Selling the company has given him the time and money to do what he really likes, and that is giving back to the community.
“I truly believe,” he says, “that if each person does their best to make a difference, the world can be a bit better.”
And he says that without making it sound at all corny.
Eric and Harriet Kaplan were instrumental in creating the Peabody School in Charlottesville. The school’s mission is “to serve the needs of intellectually advanced children in one or more areas of all backgrounds by promoting cognitive, social and emotional development for each child at a rate commensurate with his or her ability, while providing a foundation for students to become life-long learners.”
Several years ago, the Kaplans bought a lot in Frisco and had a house built by Sound Contruction. They now spend much of their time here and have made it another community to which they want to give back.
Kaplan admits that raising the money for the Ocean Center is a large task in a community that has not been able to complete its vision for the Graveyard of the Atlantic Museum in 20 years of trying. The museum was taken over by the state several years ago, but is still needs several million dollars to be finished.
Kaplan says that he thinks it will take somewhere between $5 million and $10 million dollars to complete the Ocean Center.

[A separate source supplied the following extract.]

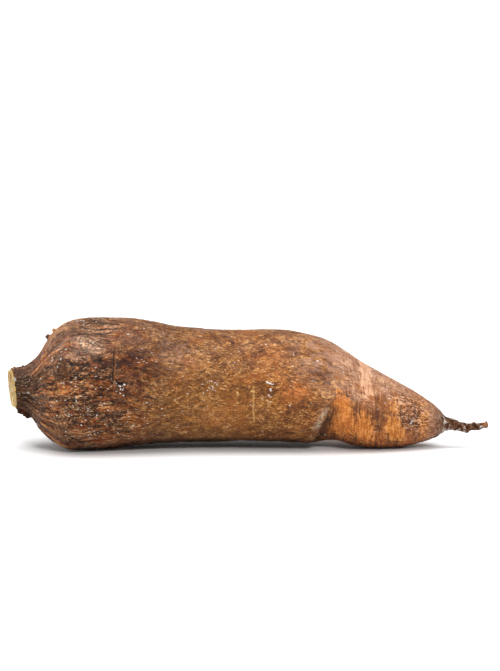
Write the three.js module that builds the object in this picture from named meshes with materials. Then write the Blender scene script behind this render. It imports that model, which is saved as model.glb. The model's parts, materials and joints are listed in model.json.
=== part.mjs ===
// A whole cassava root lying on its side, in millimetres.
//
// The root grew as one piece, so it is one solid: a short woody neck where it was cut from the plant, a broad
// head, a body that narrows slowly, a second, slimmer lobe past a fold, and a thin tail.
// +X runs from the neck to the tail, -Y is the root's front and +Z is up. The origin is on the surface that the
// root lies on, under the middle of its box.

import * as THREE from "three";

// Sections along the root, from the cut neck to the end of the tail. Each is an oval across X:
// x, then the height and sideways place of its centre, then half its height and half its depth.
const SECTIONS = [
  [-136.8, 34.9, -7.0, 11.4, 11.6],
  [-129.6, 34.3, -6.6, 12.6, 12.6],
  [-124.6, 33.7, -6.0, 16.0, 15.8],
  [-119.4, 33.4, -5.0, 22.2, 22.4],
  [-113.0, 35.1, -4.0, 29.6, 30.2],
  [-105.3, 36.1, -3.0, 35.5, 35.2],
  [-96.0, 36.8, -2.2, 37.4, 36.8],
  [-84.0, 37.1, -1.2, 38.0, 37.4],
  [-70.0, 37.3, 0.0, 37.0, 36.8],
  [-54.0, 36.9, 1.2, 34.9, 35.4],
  [-36.0, 36.0, 2.0, 32.9, 34.0],
  [-15.0, 35.6, 2.2, 32.0, 33.2],
  [7.0, 35.5, 2.0, 32.0, 32.8],
  [25.0, 34.8, 1.6, 31.8, 32.0],
  [38.0, 33.6, 1.2, 30.6, 30.4],
  [47.0, 31.9, 0.8, 28.8, 28.4],
  [56.0, 28.4, 0.4, 26.6, 26.8],
  [66.0, 24.2, 0.0, 24.4, 25.0],
  [77.0, 20.6, -0.4, 21.8, 22.2],
  [88.5, 17.6, -1.0, 17.6, 18.0],
  [98.5, 16.2, -1.6, 13.2, 13.4],
  [106.0, 14.9, -2.2, 9.8, 9.8],
  [111.0, 14.1, -2.6, 6.5, 6.4],
  [115.0, 13.2, -3.0, 3.6, 3.5],
  [119.0, 12.7, -3.4, 3.3, 3.2],
  [125.5, 11.5, -4.2, 2.7, 2.6],
  [132.0, 12.1, -4.8, 2.2, 2.1],
  [138.9, 13.4, -5.0, 1.8, 1.7],
];

// Swellings and hollows that the ovals leave out: x, the angle round the root from its top towards its front,
// the reach along X, the reach round the root, and the rise, which is negative in a hollow. Angles are in degrees.
const SWELLS = [
  [-100, 35, 13, 34, 1.8],
  [-104, 150, 12, 30, 1.6],
  [-98, 265, 14, 32, 2.0],
  [-66, 80, 16, 30, 1.2],
  [-58, 300, 18, 40, 1.4],
  [-30, 100, 18, 36, -1.2],
  [-12, 230, 20, 34, 1.4],
  [12, 40, 16, 30, 1.0],
  [47, 138, 7, 26, -3.6],
  [49, 215, 8, 30, -2.0],
  [32, 118, 12, 30, 1.4],
  [62, 110, 11, 36, 1.6],
  [82, 290, 12, 40, 1.2],
  [-50, 200, 16, 20, 2.4],
  [-24, 201, 18, 22, 3.2],
  [6, 201, 18, 22, 3.4],
  [32, 202, 13, 22, 2.4],
];

const ROWS_PER_SECTION = 2.6; // rows of points that the skin gets for each of the sections above
const SIDES = 36;
const CUT_TURN = 0.27; // how far the cut neck's face leans round to the front, as a slope
const CUT_LEAN = 0.1; // how far its lower edge is set back, as a slope
const CUT_LENGTH = 16; // the neck's length over which both slopes fade out
const FLAT_DEPTH = 0.8; // how far the root is pressed flat where it rests

const radians = THREE.MathUtils.degToRad;

// Two smooth curves through the sections: one carries the centre line, the other the half sizes.
const centreLine = new THREE.CatmullRomCurve3(
  SECTIONS.map(([x, z, y]) => new THREE.Vector3(x, y, z)), false, "catmullrom", 0.5);
const halfSizes = new THREE.CatmullRomCurve3(
  SECTIONS.map(([x, , , high, deep]) => new THREE.Vector3(x, deep, high)), false, "catmullrom", 0.5);

// The rise of all the swellings together at a place on the skin.
function swelling(x, angle) {
  let rise = 0;
  for (const [at, degrees, along, round, height] of SWELLS) {
    const turn = Math.atan2(Math.sin(angle - radians(degrees)), Math.cos(angle - radians(degrees)));
    rise += height * Math.exp(-(((x - at) / along) ** 2) - (turn / radians(round)) ** 2);
  }
  return rise;
}

// A point of the skin: u runs from 0 at the neck to 1 at the tail, reach from 0 on the centre line to 1 at the
// skin, and angle from the root's top towards its front.
function skinPoint(u, reach, angle) {
  const centre = centreLine.getPoint(u);
  const half = halfSizes.getPoint(u);
  const rise = swelling(centre.x, angle);
  const out = -reach * (half.y + rise) * Math.sin(angle);
  const up = reach * (half.z + rise) * Math.cos(angle);
  const fade = Math.max(0, 1 - (centre.x - SECTIONS[0][0]) / CUT_LENGTH);
  const lean = -(CUT_TURN * out + CUT_LEAN * up) * fade;
  return new THREE.Vector3(centre.x + lean, centre.y + out, centre.z + up);
}

// The solid starts as a unit spindle turned on a lathe, a row of points to each height, and every row is then
// set to its own place along the root. The first and last rows close its ends on the centre line.
function rootGeometry() {
  const rows = Math.round((SECTIONS.length - 1) * ROWS_PER_SECTION);
  const profile = [new THREE.Vector2(0, 0), new THREE.Vector2(0.5, 0)];
  for (let row = 0; row <= rows; row++) profile.push(new THREE.Vector2(1, row / rows));
  profile.push(new THREE.Vector2(0, 1));

  const geometry = new THREE.LatheGeometry(profile, SIDES);
  const places = geometry.getAttribute("position");
  for (let i = 0; i < places.count; i++) {
    const reach = Math.hypot(places.getX(i), places.getZ(i));
    const angle = Math.atan2(places.getX(i), places.getZ(i));
    const point = skinPoint(places.getY(i), reach, angle);
    places.setXYZ(i, point.x, point.y, point.z);
  }
  return geometry;
}

// Lowers the root until its lowest stretch is pressed flat on the surface, and centres its box over the origin.
function laidDown(geometry) {
  geometry.computeBoundingBox();
  const box = geometry.boundingBox;
  geometry.translate(-(box.min.x + box.max.x) / 2, -(box.min.y + box.max.y) / 2, -box.min.z - FLAT_DEPTH);
  const places = geometry.getAttribute("position");
  for (let i = 0; i < places.count; i++) places.setZ(i, Math.max(0, places.getZ(i)));
  geometry.computeVertexNormals();
  return geometry;
}

const bark = new THREE.MeshStandardMaterial({ color: 0x8a5a32, roughness: 0.5, metalness: 0 });
const root = new THREE.Mesh(laidDown(rootGeometry()), bark);
root.name = "cassava_root";

const group = new THREE.Group();
group.add(root);

export default group;
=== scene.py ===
# A whole cassava root lying on a pale table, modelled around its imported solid.
#
# The root grew as one piece. The sections below follow it as it is made: the table and the lights, the
# plain form drawn out from the neck to the tail, the cut neck, the broken rootlets, the bark's relief, and
# the waxed finish.

import json
from math import cos, pi, radians, sin

import bpy
import numpy as np
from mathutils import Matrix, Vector, noise

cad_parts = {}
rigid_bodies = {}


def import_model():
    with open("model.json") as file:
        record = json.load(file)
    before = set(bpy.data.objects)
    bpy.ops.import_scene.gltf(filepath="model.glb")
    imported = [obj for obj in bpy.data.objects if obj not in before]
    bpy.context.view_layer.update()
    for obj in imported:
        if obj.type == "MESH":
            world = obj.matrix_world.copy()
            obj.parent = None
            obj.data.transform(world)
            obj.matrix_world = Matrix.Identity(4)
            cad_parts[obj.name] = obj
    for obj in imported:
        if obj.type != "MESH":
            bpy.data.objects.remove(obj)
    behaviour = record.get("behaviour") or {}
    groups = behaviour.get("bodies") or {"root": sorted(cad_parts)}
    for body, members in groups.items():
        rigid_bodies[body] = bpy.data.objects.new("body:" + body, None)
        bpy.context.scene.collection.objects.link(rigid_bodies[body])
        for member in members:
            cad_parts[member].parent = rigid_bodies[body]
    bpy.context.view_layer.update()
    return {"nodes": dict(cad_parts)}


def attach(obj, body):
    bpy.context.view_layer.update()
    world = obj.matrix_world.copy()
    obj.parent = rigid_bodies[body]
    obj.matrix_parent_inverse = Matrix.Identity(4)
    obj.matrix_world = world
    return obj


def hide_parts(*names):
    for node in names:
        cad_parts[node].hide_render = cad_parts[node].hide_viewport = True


MM = 0.001

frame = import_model()
cad_root = frame["nodes"]["cassava_root"]
bpy.ops.object.select_all(action="DESELECT")


# ----------------------------------------------------------------------------------------------------
# The table, the light and the camera. A pale matt table runs out of sight under a white tent, with a broad
# soft light overhead, a smaller one from the front and a faint one from the left, so that the root's top is
# bright, its bark shows its relief, and its belly falls into shade.

TABLE_SIZE = 12.0
TABLE_PAINT = 0.90
SKY_AT_TABLE = 1.05
SKY_OVERHEAD = 0.42
SKY_IN_FRONT = 0.20
# Where the tent changes, as parts of a direction's length: upwards where it dims overhead, towards the back
# where its open front ends, and upwards where its low wall ends on the open side
SKY_DIMS = (0.12, 0.35)
FRONT_ENDS = (-0.7, 0.0)
WALL_ENDS = (0.16, 0.10)
VIEW_AZIMUTH = radians(0)
VIEW_ELEVATION = radians(7)
VIEW_DISTANCE = 0.909
VIEW_TARGET = Vector((0.0010, 0.0, 0.0648))
LENS = 85

bpy.ops.mesh.primitive_plane_add(size=TABLE_SIZE, location=(0, 0, 0))
table = bpy.context.object
table.name = "table"
table_paint = bpy.data.materials.new("table_paint")
table_paint.use_nodes = True
table_shader = table_paint.node_tree.nodes["Principled BSDF"]
table_shader.inputs["Base Color"].default_value = (TABLE_PAINT, TABLE_PAINT, TABLE_PAINT, 1)
table_shader.inputs["Roughness"].default_value = 0.9
table_shader.inputs["Specular IOR Level"].default_value = 0.1
table.data.materials.append(table_paint)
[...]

He aims to do it by looking for several large donors, getting smaller grants for $50,000 to $100,000 from foundations, and contributions from the folks who will use the pier.
He envisions the project being completed in phases.

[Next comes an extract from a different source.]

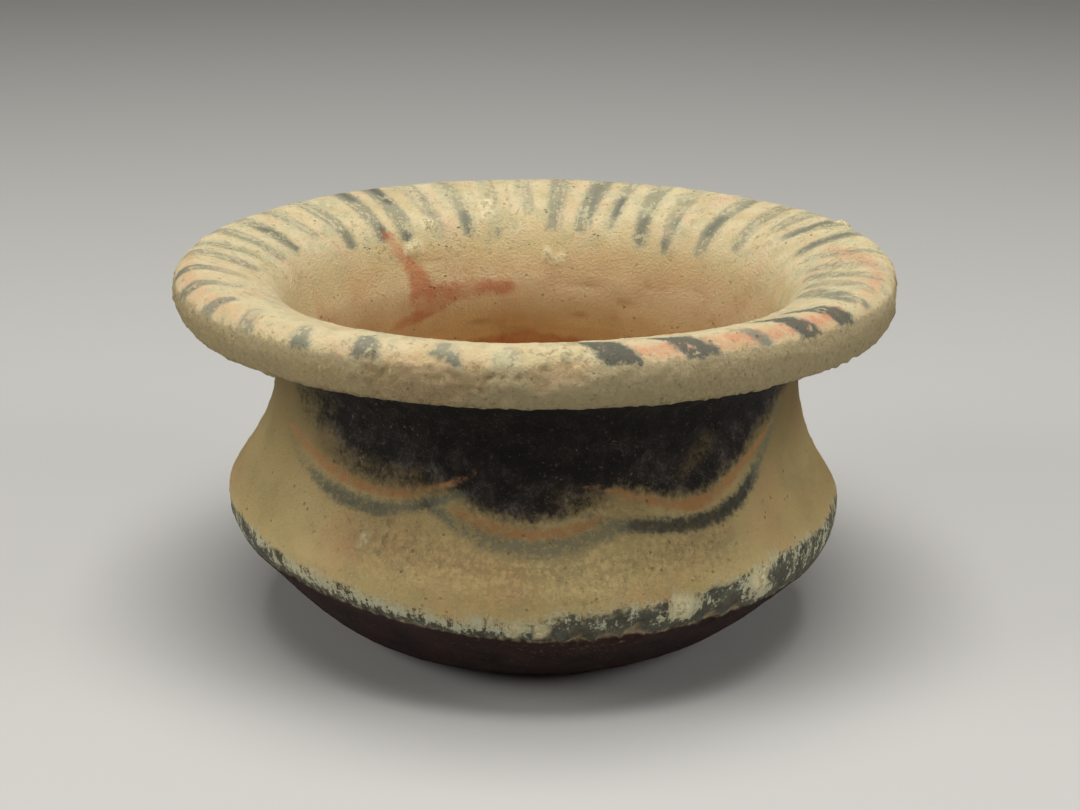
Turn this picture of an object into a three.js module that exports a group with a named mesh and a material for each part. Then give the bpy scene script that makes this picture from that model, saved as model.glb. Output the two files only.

The first phase, he said, will be the fishing pier, which won’t be as grand as the newly opened Jennette’s Pier in Nags Head.
For one thing, the Ocean Center will be a wooden pier, not concrete like Jennette’s.
Kaplan envisions it becoming self supporting when finished, and an attraction “that will play an important economic role as Hatteras Island fully embraces ecotourism.”
And, he adds, the Ocean Center will complement – not replace – public access to the seashore’s beaches.